The story is one of the most engaging I’ve written about here: Annabelle lives in a colourless town, but one day she finds a box filled with yarn of every colour.  She knits herself a sweater, but has extra yarn.  So she ends up knitting sweaters for everyone she knows.  Then for the animals, then for buildings and cars, and, through it all, she never runs out of yarn, she just carries on placidly knitting.  It’s a knitter’s fantasy.  Then an evil Archduke comes and steals the box!  Only, when he gets to his castle, he opens the box… and it’s empty.  He throws it out the window with a curse, but the box ignores the curse and goes back where it was always meant to be– with Annabelle.

I think this marks the first time I’ve written here about a book where the plot and character were the driving force in what made me fall in love.  (OK, yes, and the yarn.)  Annabelle, throughout the book, runs into mild to forceful opposition.  And yet she never talks back.  She never whines.  She never raises her voice.  She never caves.  She just carries on knitting.  You can see in Jon Klassen’s wonderful drawings: her face maintains a slight smile, and perfect repose.  To put it in a somewhat more blunt fashion, she shares John Scalzi’s Christmas gift from this year (I promise you want to click the link).  When her friend Nate laughs at her sweater, she says, “You’re just jealous,” and knits him one, too.  That shuts him up.  At school, her teacher scolds her for distracting the other students with her colourful sweater, so she just knits them all sweaters, too (and, I hope, teaches Mr. Norman a lesson– dude, don’t tell your students “You can’t.”).  And when the Archduke tries to buy her beloved yarn, she just calmly turns him down, over and over again, and sends him away.  As my sister would have said when she was little, Annabelle is a “big strong girl.”  More than that, she’s tough.  She’s resilient.

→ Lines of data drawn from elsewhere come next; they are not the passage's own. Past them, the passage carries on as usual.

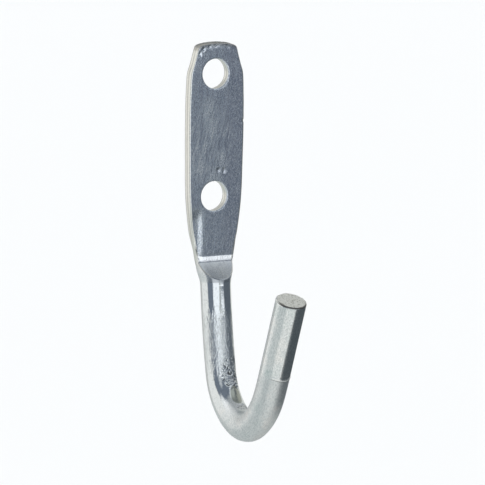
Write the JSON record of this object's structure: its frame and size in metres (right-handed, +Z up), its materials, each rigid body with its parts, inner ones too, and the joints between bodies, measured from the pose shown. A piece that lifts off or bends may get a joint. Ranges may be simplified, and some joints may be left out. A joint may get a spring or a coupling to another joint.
{
  "type": "utility hook",
  "caption": "J-shaped wall hook forged from one round steel bar, with a flat screw-on plate above an open upturned arm.",
  "frame": {"origin": "centre of the two-hole pattern, on the back of the plate", "axes": "+Z up along the plate; +Y out of the back of the plate, into the wall; the hook reaches out along -Y and the bar is centred on X = 0"},
  "size_m": [0.0196, 0.0543, 0.1211],
  "materials": {
    "zinc_plated_steel": "bright zinc plating"
  },
  "bodies": {
    "root": {"hook": "zinc_plated_steel"}
  },
  "joints": []
}
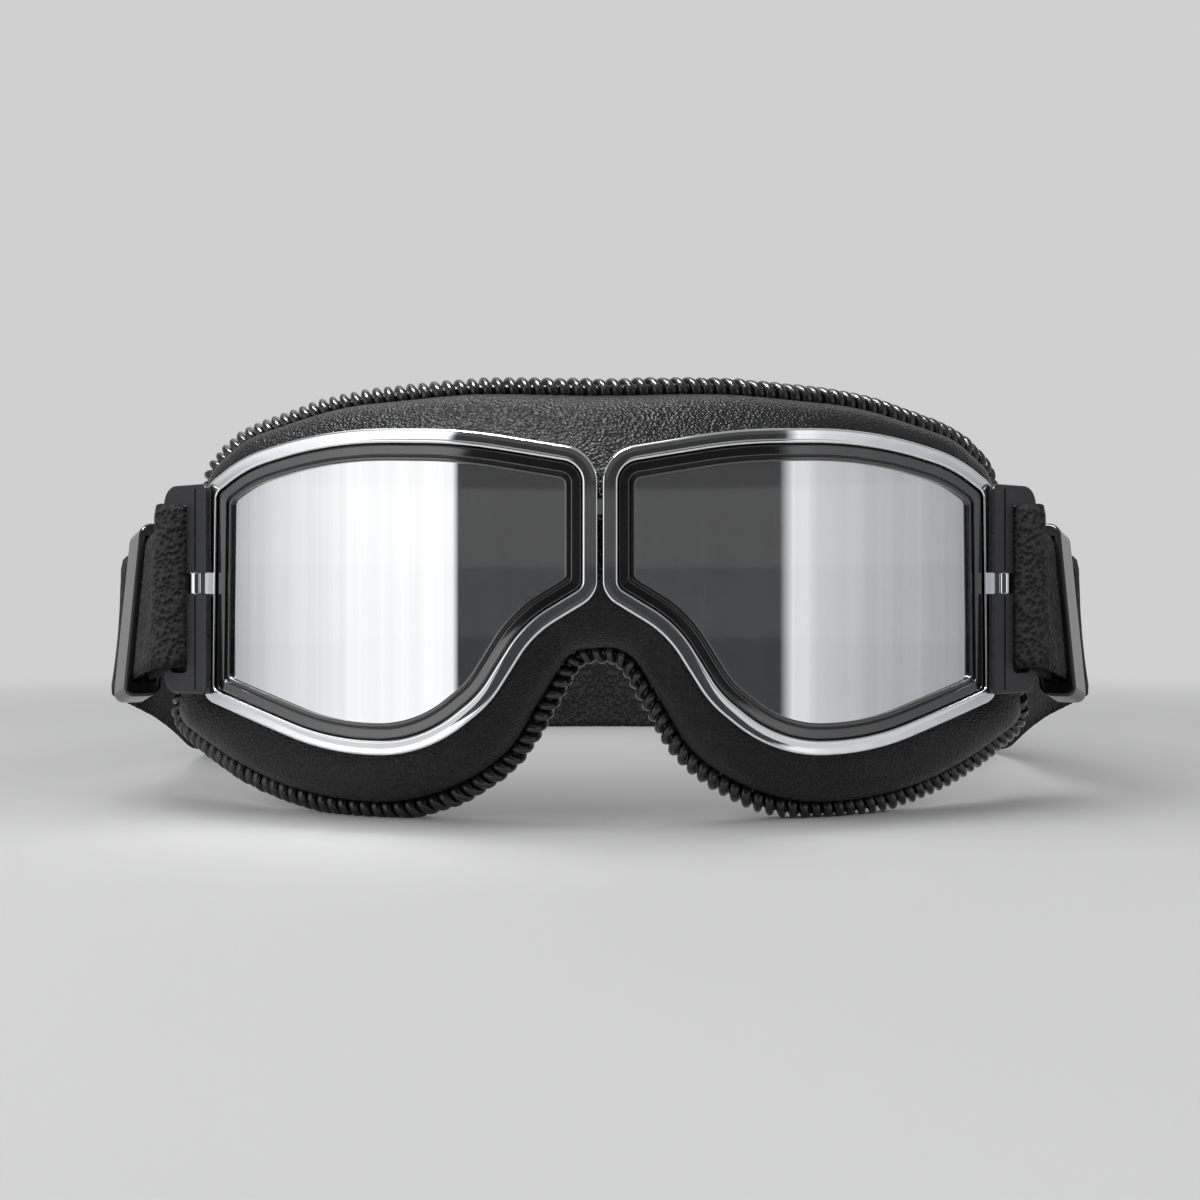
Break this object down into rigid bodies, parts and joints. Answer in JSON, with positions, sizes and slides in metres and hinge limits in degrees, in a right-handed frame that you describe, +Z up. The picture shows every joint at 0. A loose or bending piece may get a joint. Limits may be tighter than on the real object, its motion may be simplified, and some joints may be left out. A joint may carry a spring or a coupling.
{
  "type": "aviator goggles",
  "caption": "Aviator flying goggles with curved mirror lenses in chrome rims, a padded leather mask with a laced edge, hinged slotted ear brackets and an elastic strap with sliders",
  "frame": {"origin": "on the resting plane, in the middle of the overall width and depth", "axes": "+Z up, +Y from the nose back to the head, +X toward the side that is on the right when seen from the front"},
  "size_m": [0.2502, 0.2681, 0.095],
  "materials": {
    "chrome": "polished",
    "mirror_lens": "smoke mirror coating",
    "gasket": "satin",
    "back_frame": "matte",
    "bridge_metal": "satin",
    "leather": "fine grain, soft sheen",
    "foam": "open-cell foam",
    "lining": "matte fleece",
    "lacing": "whip-stitched lace",
    "bracket": "black, worn at the edges",
    "strap": "crepe elastic",
    "slider": "gloss"
  },
  "bodies": {
    "front": {"right_rim": "chrome", "left_rim": "chrome", "right_lens": "mirror_lens", "left_lens": "mirror_lens", "right_lens_gasket": "gasket", "left_lens_gasket": "gasket", "right_back_frame": "back_frame", "left_back_frame": "back_frame", "face_pad_skin": "leather", "face_pad_foam": "foam", "face_pad_lining": "lining", "edge_lacing": "lacing", "bridge_spacer": "chrome", "bridge_strip": "bridge_metal", "bridge_rivets": "bridge_metal", "right_hinge_knuckle": "chrome", "left_hinge_knuckle": "chrome", "right_hinge_pin": "chrome", "left_hinge_pin": "chrome", "right_strap_half": "strap", "left_strap_half": "strap"},
    "right_ear": {"right_ear_bracket": "bracket", "right_strap_end": "strap"},
    "left_ear": {"left_ear_bracket": "bracket", "left_strap_end": "strap"},
    "right_slider": {"right_strap_slider": "slider"},
    "left_slider": {"left_strap_slider": "slider"}
  },
  "joints": [
    {"name": "right_ear_hinge", "type": "hinge", "parent": "front", "child": "right_ear", "pos_m": [0.08965, -0.09792, 0.0511], "axis": [0, 0, 1], "range_deg": [0, 4], "deforming": ["right_strap_half"]},
    {"name": "right_slider_slide", "type": "slide", "parent": "right_ear", "child": "right_slider", "axis": [0.5175, 0.8282, -0.2153], "range_m": [-0.005, 0.005]},
    {"name": "left_ear_hinge", "type": "hinge", "parent": "front", "child": "left_ear", "pos_m": [-0.08965, -0.09792, 0.0511], "axis": [0, 0, -1], "range_deg": [0, 4], "deforming": ["left_strap_half"]},
    {"name": "left_slider_slide", "type": "slide", "parent": "left_ear", "child": "left_slider", "axis": [-0.5175, 0.8282, -0.2153], "range_m": [-0.005, 0.005]}
  ]
}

And that’s where I truly love this book.  Annabelle is the model here.  The adults don’t teach her; she teaches them, if they care to learn.  Some of the adults she meets are fun and give you a good chuckle (“Mr. Crabtree […] never wore sweaters or even long pants, and […] would stand in his shorts with the snow up to his knees.  ‘No sweater for me, thanks,’ said Mr. Crabtree.  So she made Mr. Crabtree a hat.”), but more often they’re minor obstacles.  I’ve mentioned Mr. Norman, the teacher who tells her off for distracting the class by quietly wearing her sweater, and who, when she proposes to rectify the situation by knitting everyone sweaters, expostulates, “Impossible!  […]  You can’t.”  Annabelle doesn’t answer back; she just does it.  And as for the spoiled, petulant, domineering Archduke?  Annabelle quietly carries on doing her own thing, sticking up for herself, and the yarn chooses her in the end.  He throws a temper tantrum, but she just carries on carrying on, and is happy.

This is just a story about a girl doing her knitting.  From Annabelle’s perspective, I think the world around her is just full of big opportunities and minor nuisances.  I picture her, if the book were turned into a movie (Oh my God, Mac and Jon?  Can you make that happen???  This would be such a good animated short!), occasionally sighing, or flashing that slight smile at Mr. Norman as she casts on a new sweater.  Perhaps the Archduke would elicit so much as a little shrug, as thought to say, “Dude, just leave me alone, OK?”  But her focus is on what makes life fun for her, not on the nuisances, and, in the end, she gets more of what she pays attention to: knitting.

The Changeling took to this book immediately.  “Read me Extra Yarn,” she’ll beg.  Or she’ll add it to the pile of books to take with us when we travel.  One of my very favourite moments was when she took it over to my friend, now her friend, too, and clambered onto her lap.  “Read it to me, please?”  And, as they went through the book, the Changeling did what she always does: “And she knit a sweater for the doggie!  And that’s a cat!  I see a bunny, and a bird, and is that the birdie’s house?  They all have sweaters!”  It’s enthralling.

I love seeing her admire Annabelle’s handiwork.  I hope, as she grows up with Annabelle, she’ll also learn just to do, and keep on doing, awesome things, no matter who tries to persuade her that she can’t or shouldn’t.  Just go for it, kiddo!